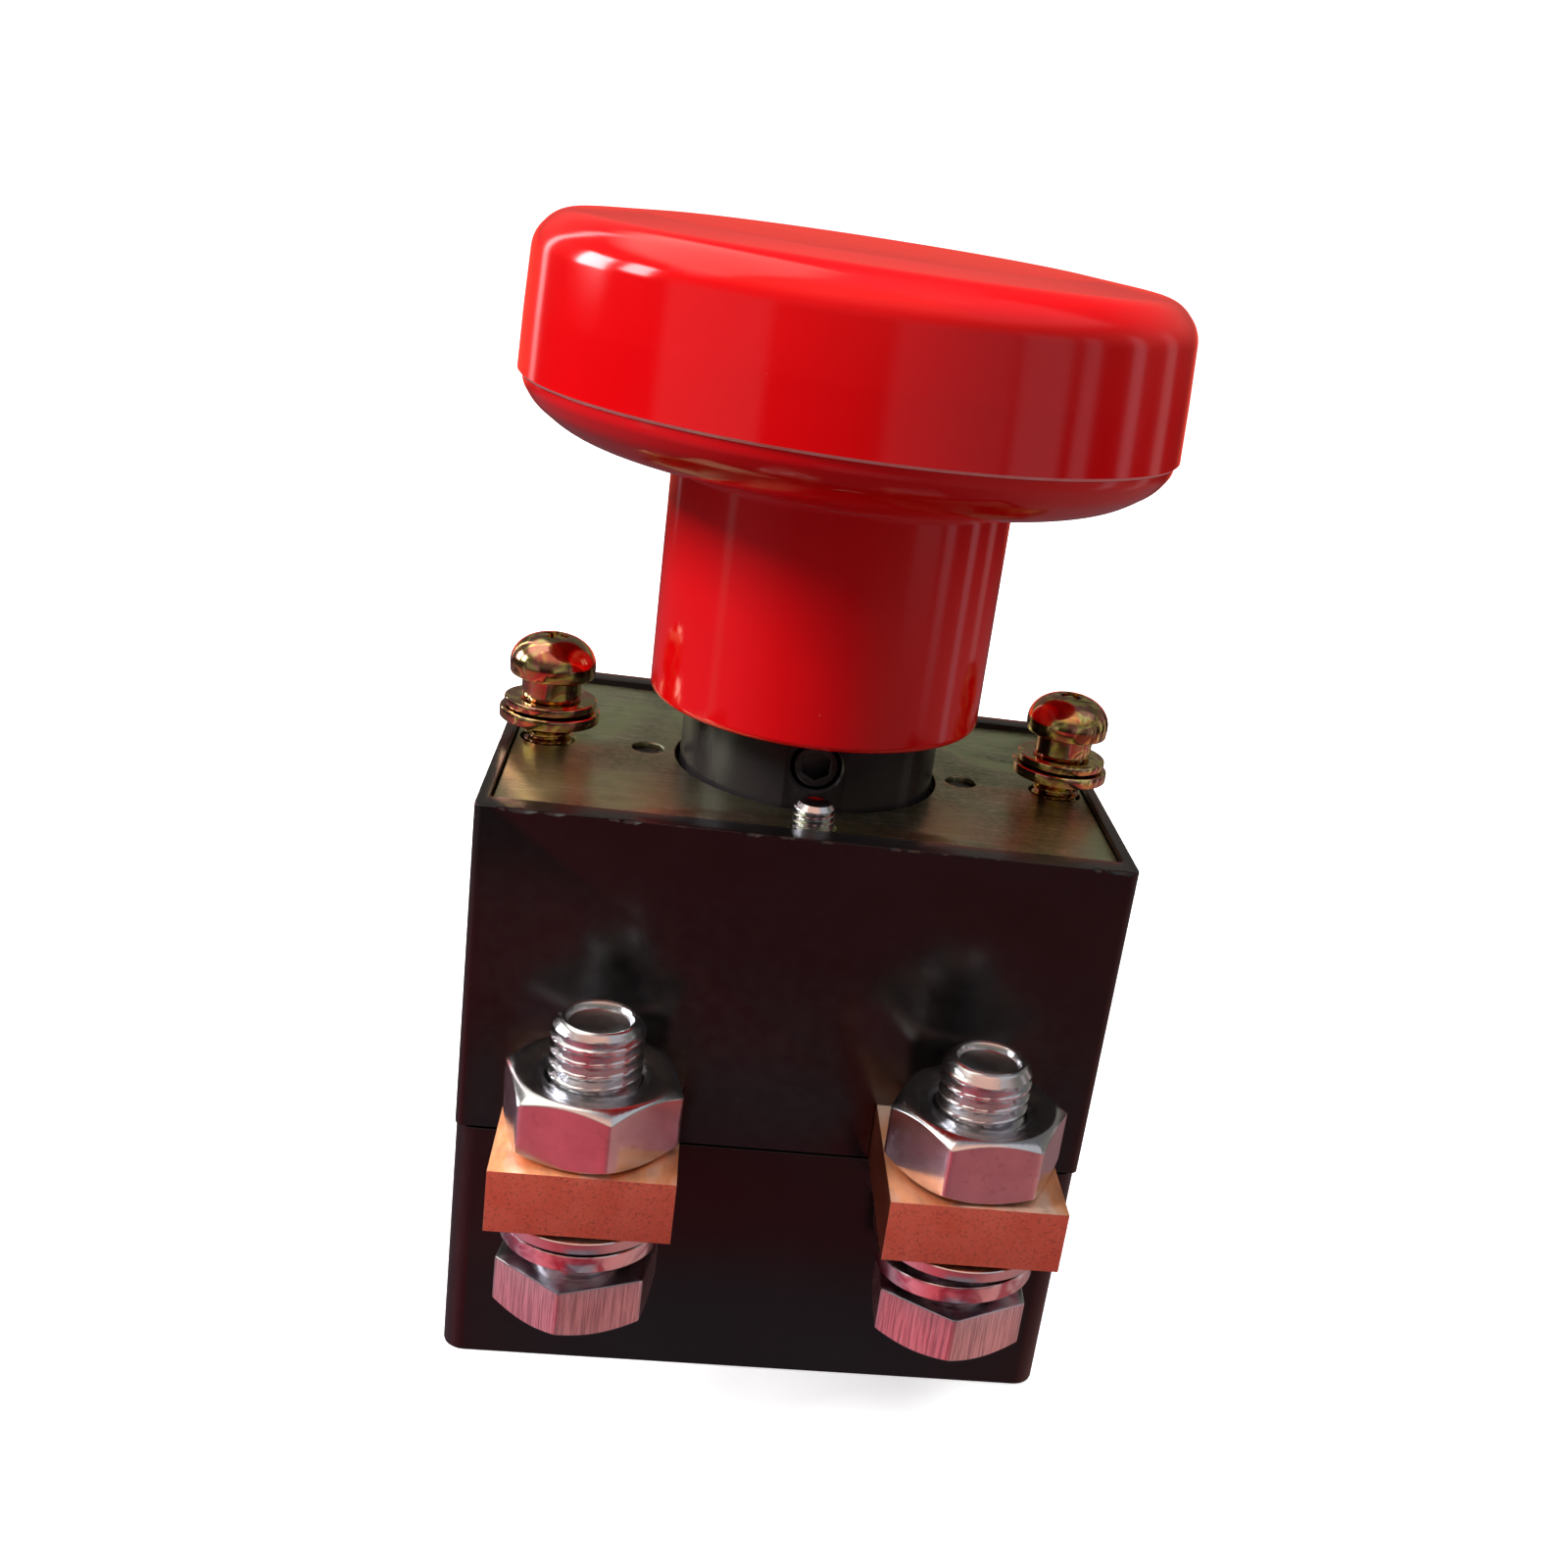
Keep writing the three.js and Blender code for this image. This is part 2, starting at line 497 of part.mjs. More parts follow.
// The domed cap that closes the mushroom, with a spigot inside the rim.
function knobCap() {
  const bottom = SEAM + REST_GAP;
  return turned(
    [[CAP.spigotInner, CAP.spigotBottom], [CAP.spigotOuter, CAP.spigotBottom], [CAP.spigotOuter, bottom],
      [38.8, bottom], [38.6, 122.5], [38.3, 127.5], [38, 130.5], [37.2, 132.5], [36, 133.6], [32.8, 134.6],
      [27, 134.9], [0, CAP.top], [0, CAP.top - CAP.wall], [27, 134.85 - CAP.wall],
      [34.4, 130.5], [36, 119], [CAP.spigotInner, 118]],
    FINE);
}

// ---- assembly ----

const assembly = new THREE.Group();

function add(name, geometry, look, parent = assembly) {
  const mesh = new THREE.Mesh(geometry, look);
  mesh.name = name;
  parent.add(mesh);
  return mesh;
}

function placed(x, y, z = 0) {
  const group = new THREE.Group();
  group.position.set(x, y, z);
  assembly.add(group);
  return group;
}

add("lower_housing", lowerHousing(), blackPlastic());
add("upper_housing", upperHousing(), blackPlastic());
add("top_plate", topPlate(), yellowZinc());
add("guide_boss", guideBoss(), blackPlastic());

for (const [name, end] of Object.entries(ENDS)) {
  add(`tie_screw_${name}`, tieScrew(), brightZinc(), placed(0, end * TIE.y));
  const detent = placed(0, 0, DETENT.z);
  detent.rotation.x = towards(end);
  add(`detent_screw_${name}`, detentScrew(), steel(), detent);
  add(`detent_spring_${name}`, detentSpring(), springSteel(), detent);
  add(`detent_ball_${name}`, detentBall(), steel(), detent);
}

for (const [name, side] of Object.entries(SIDES)) {
  add(`flange_screw_${name}`, flangeScrew(), steel(), placed(side * FLANGE.x, 0));

  const mounting = placed(side * MOUNTING.x, 0);
  add(`mounting_screw_${name}`, mountingScrew(), yellowZinc(), mounting);
  add(`mounting_spring_washer_${name}`, mountingSpringWasher(), yellowZinc(), mounting);
  add(`mounting_flat_washer_${name}`, mountingFlatWasher(), yellowZinc(), mounting);

  const terminal = placed(side * BAR.x, 0);
  add(`terminal_bar_${name}`, terminalBar(), copper(), terminal);
  add(`bar_screw_${name}`, barScrew(), steel(), terminal).position.y = BAR_SCREW.y;
  add(`fixed_contact_${name}`, contactTip(BAR.bottom - TIP.height - TIP.gap), silver(), terminal);
  add(`moving_contact_${name}`, contactTip(BRIDGE.top + TIP.gap), silver(), terminal);

  const bolt = placed(side * BAR.x, BOLT.y);
  add(`terminal_bolt_${name}`, terminalBolt(name), brightZinc(), bolt);
  add(`terminal_nut_${name}`, terminalNut(NUT_TURN[name]), brightZinc(), bolt);
  add(`terminal_flat_washer_${name}`, terminalFlatWasher(), brightZinc(), bolt);
  add(`terminal_spring_washer_${name}`, terminalSpringWasher(name), brightZinc(), bolt);
}

add("plunger_shaft", plungerShaft(), steel());
add("thrust_washer", thrustWasher(), steel());
add("opening_spring", coil(OPENING_SPRING), springSteel());
add("stud_nut", drilledHexagon(STUD_NUT, SHAFT.stud + REST_GAP), brightZinc());
add("seat_washer", seatWasher(), steel());
add("contact_spring", coil(CONTACT_SPRING), springSteel());
add("insulating_bush", insulatingBush(), insulator());
add("bridge_bar", bridgeBar(), copper());
add("bridge_ring", bridgeRing(), springSteel());
add("knob_body", knobBody(), redPlastic());
add("knob_cap", knobCap(), redPlastic());
add("knob_washer", knobWasher(), brightZinc());
add("knob_nut", drilledHexagon(KNOB_NUT, SHAFT.threadRadius + REST_GAP), brightZinc());

export default assembly;
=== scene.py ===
"""Looks of a push-pull battery disconnect switch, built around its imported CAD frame.

Lengths inside the builders are millimetres in the CAD frame and become metres in mesh_object().
Every visible piece takes its place and size from the CAD node that it stands for.
"""

import json
import random
from math import cos, pi, radians, sin, tan

import bmesh
import bpy
from mathutils import Euler, Matrix, Vector


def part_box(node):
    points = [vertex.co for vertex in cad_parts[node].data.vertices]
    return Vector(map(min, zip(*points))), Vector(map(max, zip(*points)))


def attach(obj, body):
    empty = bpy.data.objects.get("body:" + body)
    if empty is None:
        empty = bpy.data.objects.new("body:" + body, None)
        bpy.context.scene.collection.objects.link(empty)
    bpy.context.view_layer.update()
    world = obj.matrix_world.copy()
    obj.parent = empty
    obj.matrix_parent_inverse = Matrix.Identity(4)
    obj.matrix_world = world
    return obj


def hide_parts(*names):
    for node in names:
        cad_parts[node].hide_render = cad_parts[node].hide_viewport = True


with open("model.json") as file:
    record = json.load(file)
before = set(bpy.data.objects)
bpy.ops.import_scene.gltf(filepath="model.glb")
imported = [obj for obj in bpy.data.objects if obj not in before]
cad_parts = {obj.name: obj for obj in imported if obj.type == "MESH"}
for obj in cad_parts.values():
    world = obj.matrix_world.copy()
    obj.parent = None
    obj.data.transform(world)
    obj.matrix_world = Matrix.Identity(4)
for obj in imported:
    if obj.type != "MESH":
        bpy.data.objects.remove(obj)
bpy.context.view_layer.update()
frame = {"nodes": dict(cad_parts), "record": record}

MM = 0.001
SIDES = {"left": -1, "right": 1}
ENDS = {"front": -1, "rear": 1}
BODIES = frame["record"]["behaviour"]["bodies"]
BODY_OF = {node: body for body, nodes in BODIES.items() for node in nodes}
SLOT_OF = {row["node"]: row["material_slot"] for row in frame["record"]["subparts"]}
SMOOTH_BELOW = radians(32)  # edges flatter than this are shaded smooth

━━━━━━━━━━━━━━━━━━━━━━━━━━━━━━

[Work required] Begin with the line containing "SHAFT.stud + REST_GAP), brightZinc());", end with the line containing "if empty is", and repeat every line in that stretch exactly.

[Answer to this exercise]
add("stud_nut", drilledHexagon(STUD_NUT, SHAFT.stud + REST_GAP), brightZinc());
add("seat_washer", seatWasher(), steel());
add("contact_spring", coil(CONTACT_SPRING), springSteel());
add("insulating_bush", insulatingBush(), insulator());
add("bridge_bar", bridgeBar(), copper());
add("bridge_ring", bridgeRing(), springSteel());
add("knob_body", knobBody(), redPlastic());
add("knob_cap", knobCap(), redPlastic());
add("knob_washer", knobWasher(), brightZinc());
add("knob_nut", drilledHexagon(KNOB_NUT, SHAFT.threadRadius + REST_GAP), brightZinc());

export default assembly;
=== scene.py ===
"""Looks of a push-pull battery disconnect switch, built around its imported CAD frame.

Lengths inside the builders are millimetres in the CAD frame and become metres in mesh_object().
Every visible piece takes its place and size from the CAD node that it stands for.
"""

import json
import random
from math import cos, pi, radians, sin, tan

import bmesh
import bpy
from mathutils import Euler, Matrix, Vector


def part_box(node):
    points = [vertex.co for vertex in cad_parts[node].data.vertices]
    return Vector(map(min, zip(*points))), Vector(map(max, zip(*points)))


def attach(obj, body):
    empty = bpy.data.objects.get("body:" + body)
    if empty is None:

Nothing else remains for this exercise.